## Task objective
Exactly reproduce the lines that follow.

+++ Dataset excerpts

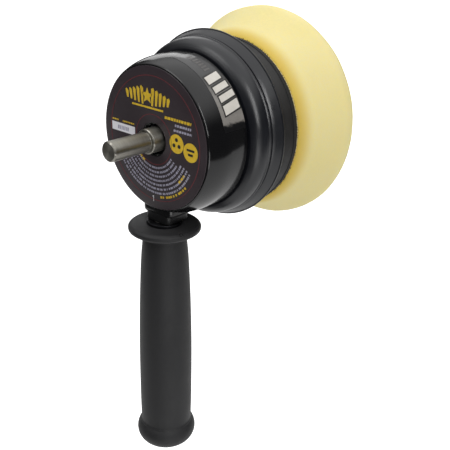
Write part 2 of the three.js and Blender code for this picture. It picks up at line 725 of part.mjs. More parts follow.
function buildOrbit(orbit) {
  const group = new THREE.Group();
  const washerY = cushionY + plateWasherThickness;
  const boltLength = washerY - orbitBearingY - plateScrewRoom - plateScrewGap;
  const snapY = orbitBearingY - snapRingThickness;
  group.add(
    mesh('orbit_spindle', orbitSpindle(), groundSteel),
    orbit.inner,
    mesh('spindle_snap_ring', snapRing(orbitBearing.bore - circlipBite + clipFit, snapRingRadius, snapY,
      snapRingThickness, 60), blackSteel),
    mesh('backing_plate', backingPlate(), plateResin),
    mesh('plate_cushion', ring(holderAccessRadius, plateEdgeRadius, cushionY, hookY, coarse), blackRubber),
    mesh('hook_disc', ring(holderAccessRadius, plateEdgeRadius - hookInset, hookY, holderFaceY, coarse),
      hookNylon),
    mesh('plate_washer', ring(plateScrewRadius + screwClearance, plateWasherRadius, cushionY, washerY,
      fine), zincSteel),
    mesh('plate_screw', socketScrew(plateScrewRadius, washerY - boltLength, boltLength, 5, 1.6),
      blackSteel),
  );
  group.position.x = orbitOffset;
  return group;
}

function foamPad() {
  const backY = holderFaceY + hookGap + loopThickness;
  const rimR = padRimRadius - padRimRound;
  const rimY = padFrontY - padRimRound;
  return turned([
    [0, backY], [padBackRadius - padBackEdge, backY], [padBackRadius, backY + padBackEdge],
    [padBackRadius + padFlare[0], backY + padFlare[1]],
    ...arcPoints(rimR, rimY, padRimRound, -28, 90, 7),
    [0, padFrontY],
  ], coarse);
}

function buildPad() {
  const group = new THREE.Group();
  const loopY = holderFaceY + hookGap;
  group.add(
    mesh('loop_disc', rod(loopRadius, loopY, loopY + loopThickness, coarse), loopCloth),
    mesh('foam_pad', foamPad(), creamFoam),
  );
  group.position.x = orbitOffset;
  return group;
}

// ---- side handle ----------------------------------------------------------------------------

function handleGrip() {
  const coreBore = handleCoreRadius + fitClearance;
  const boreEndZ = handleEndZ + handleCoreEndGap;
  const underZ = handleTopZ - handleFlangeThickness;
  const shape = handleFlangeShape;
  const bulgeZ = handleEndZ + handleBulgeRound;
  const bulgeR = handleBulgeRadius - handleBulgeRound;
  return turnedZ([
    [0, handleEndZ], ...arcPoints(bulgeR, bulgeZ, handleBulgeRound, -90, handleBulgeEnd, 7),
    [handleGripRadius - handleBulgeStep[0], bulgeZ + handleBulgeStep[1]],
    ...handleStraight.map((rise) => [handleGripRadius, handleEndZ + rise]),
    ...handleWaist.map(([radius, depth]) => [radius, handleTopZ - depth]),
    [handleNeckRadius, handleTopZ - handleNeckDepth],
    [handleNeckRadius + shape.neckRise, underZ - shape.neckDrop],
    [handleFlangeRadius - shape.underSide, underZ], [handleFlangeRadius, underZ + shape.underEdge],
    [handleFlangeRadius, handleTopZ - shape.topEdge],
    [handleFlangeRadius - handleFlangeTopRim, handleTopZ],
    [coreBore, handleTopZ], [coreBore, boreEndZ], [0, boreEndZ],
  ], medium);
}

function buildHandle() {
  const group = new THREE.Group();
  const coreEndZ = handleEndZ + handleCoreEndGap + coreLift;
  const studEndZ = handleTopZ + studAbove;
  const studRootZ = studEndZ - studLength;
  const core = turnedZ(rodProfile(handleCoreRadius, coreEndZ, handleTopZ), medium)
    .subtract(turnedZ(rodProfile(studRadius + fitClearance, studRootZ, handleTopZ + overrun),
      fine))
    .subtract(turnedZ(rodProfile(hexRadius + fitClearance, studRootZ - hexHeight, studRootZ + 0.001), 6));
  const stud = turnedZ(rodProfile(studRadius, studRootZ - studRootLap, studEndZ), fine)
    .add(turnedZ(rodProfile(hexRadius, studRootZ - hexHeight, studRootZ), 6));
  group.add(
    mesh('handle_grip', handleGrip(), gripRubber),
    mesh('handle_core', core, coreResin),
    mesh('handle_stud', stud, zincSteel),
    mesh('handle_washer', turnedZ(ringProfile(studRadius + studClearance, washerRadius, handleTopZ,
      bossBottomZ), fine), blackSteel),
  );
  group.position.y = faceY + handleY;
  return group;
}

// ---- assembly -------------------------------------------------------------------------------

const rearBearing = bearing('rear_bearing', shaftBearing, rearBearingY, rearBearingY + sealInset);
const frontBearing = bearing('front_bearing', shaftBearing, frontBearingY,
  hubCirclipY - sealInset - sealThickness);
const padBearing = bearing('spindle_bearing', orbitBearing, orbitBearingY,
  headCirclipY - sealInset - sealThickness);
padBearing.cage.position.x = orbitOffset;

const polisher = new THREE.Group();
polisher.add(
  buildDrive(rearBearing, frontBearing, padBearing),
  buildHousing(rearBearing, frontBearing),
  rearBearing.cage, frontBearing.cage, padBearing.cage,
  buildOrbit(padBearing),
  buildPad(),
  buildHandle(),
);

export default polisher;
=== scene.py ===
import math
import random

import bmesh
import bpy
from mathutils import Matrix, Vector, noise


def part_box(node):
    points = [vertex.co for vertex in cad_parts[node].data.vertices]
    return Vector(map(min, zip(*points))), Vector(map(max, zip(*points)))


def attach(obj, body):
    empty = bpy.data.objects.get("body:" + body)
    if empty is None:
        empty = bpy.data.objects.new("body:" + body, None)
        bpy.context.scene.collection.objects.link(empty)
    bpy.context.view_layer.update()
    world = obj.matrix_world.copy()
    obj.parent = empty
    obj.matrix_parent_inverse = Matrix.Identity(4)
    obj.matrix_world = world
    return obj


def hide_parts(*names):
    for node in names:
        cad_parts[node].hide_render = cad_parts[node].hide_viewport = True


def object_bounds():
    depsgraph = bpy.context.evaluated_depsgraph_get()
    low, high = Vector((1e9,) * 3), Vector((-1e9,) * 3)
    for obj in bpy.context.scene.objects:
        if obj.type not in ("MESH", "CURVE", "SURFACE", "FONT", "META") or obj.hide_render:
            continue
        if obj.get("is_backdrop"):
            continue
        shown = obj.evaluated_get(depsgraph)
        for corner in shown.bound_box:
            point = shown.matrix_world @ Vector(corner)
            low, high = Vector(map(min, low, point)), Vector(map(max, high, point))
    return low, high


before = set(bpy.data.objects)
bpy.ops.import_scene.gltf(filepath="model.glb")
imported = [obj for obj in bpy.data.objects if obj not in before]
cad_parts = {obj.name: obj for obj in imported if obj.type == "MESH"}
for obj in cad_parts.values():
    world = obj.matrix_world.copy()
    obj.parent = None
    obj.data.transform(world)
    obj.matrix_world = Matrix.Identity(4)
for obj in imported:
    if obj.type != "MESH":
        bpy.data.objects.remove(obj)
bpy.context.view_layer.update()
print("frame loaded:", len(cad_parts), "nodes")

scene = bpy.context.scene
mm = 0.001  # every outline below is in millimetres


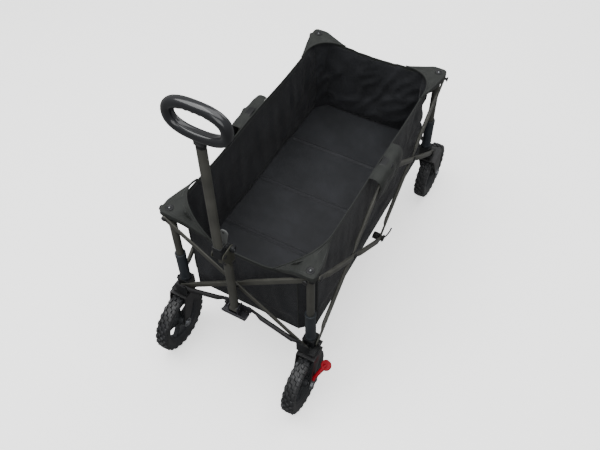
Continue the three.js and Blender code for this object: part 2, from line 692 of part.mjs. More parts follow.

++++++

## Response to the task
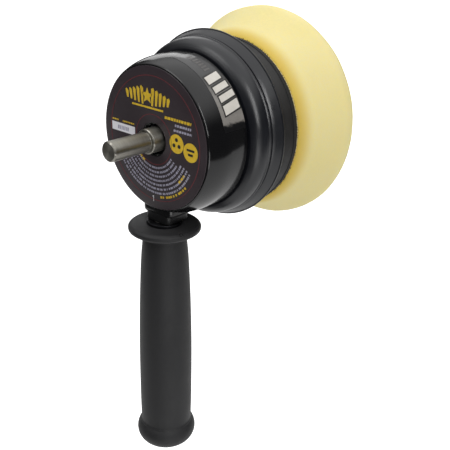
Write part 2 of the three.js and Blender code for this picture. It picks up at line 725 of part.mjs. More parts follow.
function buildOrbit(orbit) {
  const group = new THREE.Group();
  const washerY = cushionY + plateWasherThickness;
  const boltLength = washerY - orbitBearingY - plateScrewRoom - plateScrewGap;
  const snapY = orbitBearingY - snapRingThickness;
  group.add(
    mesh('orbit_spindle', orbitSpindle(), groundSteel),
    orbit.inner,
    mesh('spindle_snap_ring', snapRing(orbitBearing.bore - circlipBite + clipFit, snapRingRadius, snapY,
      snapRingThickness, 60), blackSteel),
    mesh('backing_plate', backingPlate(), plateResin),
    mesh('plate_cushion', ring(holderAccessRadius, plateEdgeRadius, cushionY, hookY, coarse), blackRubber),
    mesh('hook_disc', ring(holderAccessRadius, plateEdgeRadius - hookInset, hookY, holderFaceY, coarse),
      hookNylon),
    mesh('plate_washer', ring(plateScrewRadius + screwClearance, plateWasherRadius, cushionY, washerY,
      fine), zincSteel),
    mesh('plate_screw', socketScrew(plateScrewRadius, washerY - boltLength, boltLength, 5, 1.6),
      blackSteel),
  );
  group.position.x = orbitOffset;
  return group;
}

function foamPad() {
  const backY = holderFaceY + hookGap + loopThickness;
  const rimR = padRimRadius - padRimRound;
  const rimY = padFrontY - padRimRound;
  return turned([
    [0, backY], [padBackRadius - padBackEdge, backY], [padBackRadius, backY + padBackEdge],
    [padBackRadius + padFlare[0], backY + padFlare[1]],
    ...arcPoints(rimR, rimY, padRimRound, -28, 90, 7),
    [0, padFrontY],
  ], coarse);
}

function buildPad() {
  const group = new THREE.Group();
  const loopY = holderFaceY + hookGap;
  group.add(
    mesh('loop_disc', rod(loopRadius, loopY, loopY + loopThickness, coarse), loopCloth),
    mesh('foam_pad', foamPad(), creamFoam),
  );
  group.position.x = orbitOffset;
  return group;
}

// ---- side handle ----------------------------------------------------------------------------

function handleGrip() {
  const coreBore = handleCoreRadius + fitClearance;
  const boreEndZ = handleEndZ + handleCoreEndGap;
  const underZ = handleTopZ - handleFlangeThickness;
  const shape = handleFlangeShape;
  const bulgeZ = handleEndZ + handleBulgeRound;
  const bulgeR = handleBulgeRadius - handleBulgeRound;
  return turnedZ([
    [0, handleEndZ], ...arcPoints(bulgeR, bulgeZ, handleBulgeRound, -90, handleBulgeEnd, 7),
    [handleGripRadius - handleBulgeStep[0], bulgeZ + handleBulgeStep[1]],
    ...handleStraight.map((rise) => [handleGripRadius, handleEndZ + rise]),
    ...handleWaist.map(([radius, depth]) => [radius, handleTopZ - depth]),
    [handleNeckRadius, handleTopZ - handleNeckDepth],
    [handleNeckRadius + shape.neckRise, underZ - shape.neckDrop],
    [handleFlangeRadius - shape.underSide, underZ], [handleFlangeRadius, underZ + shape.underEdge],
    [handleFlangeRadius, handleTopZ - shape.topEdge],
    [handleFlangeRadius - handleFlangeTopRim, handleTopZ],
    [coreBore, handleTopZ], [coreBore, boreEndZ], [0, boreEndZ],
  ], medium);
}

function buildHandle() {
  const group = new THREE.Group();
  const coreEndZ = handleEndZ + handleCoreEndGap + coreLift;
  const studEndZ = handleTopZ + studAbove;
  const studRootZ = studEndZ - studLength;
  const core = turnedZ(rodProfile(handleCoreRadius, coreEndZ, handleTopZ), medium)
    .subtract(turnedZ(rodProfile(studRadius + fitClearance, studRootZ, handleTopZ + overrun),
      fine))
    .subtract(turnedZ(rodProfile(hexRadius + fitClearance, studRootZ - hexHeight, studRootZ + 0.001), 6));
  const stud = turnedZ(rodProfile(studRadius, studRootZ - studRootLap, studEndZ), fine)
    .add(turnedZ(rodProfile(hexRadius, studRootZ - hexHeight, studRootZ), 6));
  group.add(
    mesh('handle_grip', handleGrip(), gripRubber),
    mesh('handle_core', core, coreResin),
    mesh('handle_stud', stud, zincSteel),
    mesh('handle_washer', turnedZ(ringProfile(studRadius + studClearance, washerRadius, handleTopZ,
      bossBottomZ), fine), blackSteel),
  );
  group.position.y = faceY + handleY;
  return group;
}

// ---- assembly -------------------------------------------------------------------------------

const rearBearing = bearing('rear_bearing', shaftBearing, rearBearingY, rearBearingY + sealInset);
const frontBearing = bearing('front_bearing', shaftBearing, frontBearingY,
  hubCirclipY - sealInset - sealThickness);
const padBearing = bearing('spindle_bearing', orbitBearing, orbitBearingY,
  headCirclipY - sealInset - sealThickness);
padBearing.cage.position.x = orbitOffset;

const polisher = new THREE.Group();
polisher.add(
  buildDrive(rearBearing, frontBearing, padBearing),
  buildHousing(rearBearing, frontBearing),
  rearBearing.cage, frontBearing.cage, padBearing.cage,
  buildOrbit(padBearing),
  buildPad(),
  buildHandle(),
);

export default polisher;
=== scene.py ===
import math
import random

import bmesh
import bpy
from mathutils import Matrix, Vector, noise


def part_box(node):
    points = [vertex.co for vertex in cad_parts[node].data.vertices]
    return Vector(map(min, zip(*points))), Vector(map(max, zip(*points)))


def attach(obj, body):
    empty = bpy.data.objects.get("body:" + body)
    if empty is None:
        empty = bpy.data.objects.new("body:" + body, None)
        bpy.context.scene.collection.objects.link(empty)
    bpy.context.view_layer.update()
    world = obj.matrix_world.copy()
    obj.parent = empty
    obj.matrix_parent_inverse = Matrix.Identity(4)
    obj.matrix_world = world
    return obj


def hide_parts(*names):
    for node in names:
        cad_parts[node].hide_render = cad_parts[node].hide_viewport = True


def object_bounds():
    depsgraph = bpy.context.evaluated_depsgraph_get()
    low, high = Vector((1e9,) * 3), Vector((-1e9,) * 3)
    for obj in bpy.context.scene.objects:
        if obj.type not in ("MESH", "CURVE", "SURFACE", "FONT", "META") or obj.hide_render:
            continue
        if obj.get("is_backdrop"):
            continue
        shown = obj.evaluated_get(depsgraph)
        for corner in shown.bound_box:
            point = shown.matrix_world @ Vector(corner)
            low, high = Vector(map(min, low, point)), Vector(map(max, high, point))
    return low, high


before = set(bpy.data.objects)
bpy.ops.import_scene.gltf(filepath="model.glb")
imported = [obj for obj in bpy.data.objects if obj not in before]
cad_parts = {obj.name: obj for obj in imported if obj.type == "MESH"}
for obj in cad_parts.values():
    world = obj.matrix_world.copy()
    obj.parent = None
    obj.data.transform(world)
    obj.matrix_world = Matrix.Identity(4)
for obj in imported:
    if obj.type != "MESH":
        bpy.data.objects.remove(obj)
bpy.context.view_layer.update()
print("frame loaded:", len(cad_parts), "nodes")

scene = bpy.context.scene
mm = 0.001  # every outline below is in millimetres


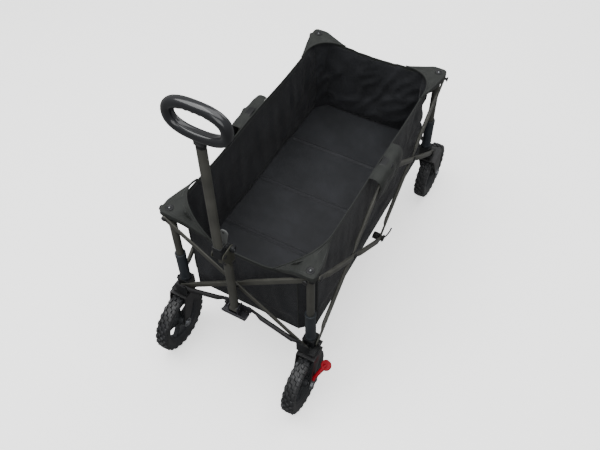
Continue the three.js and Blender code for this object: part 2, from line 692 of part.mjs. More parts follow.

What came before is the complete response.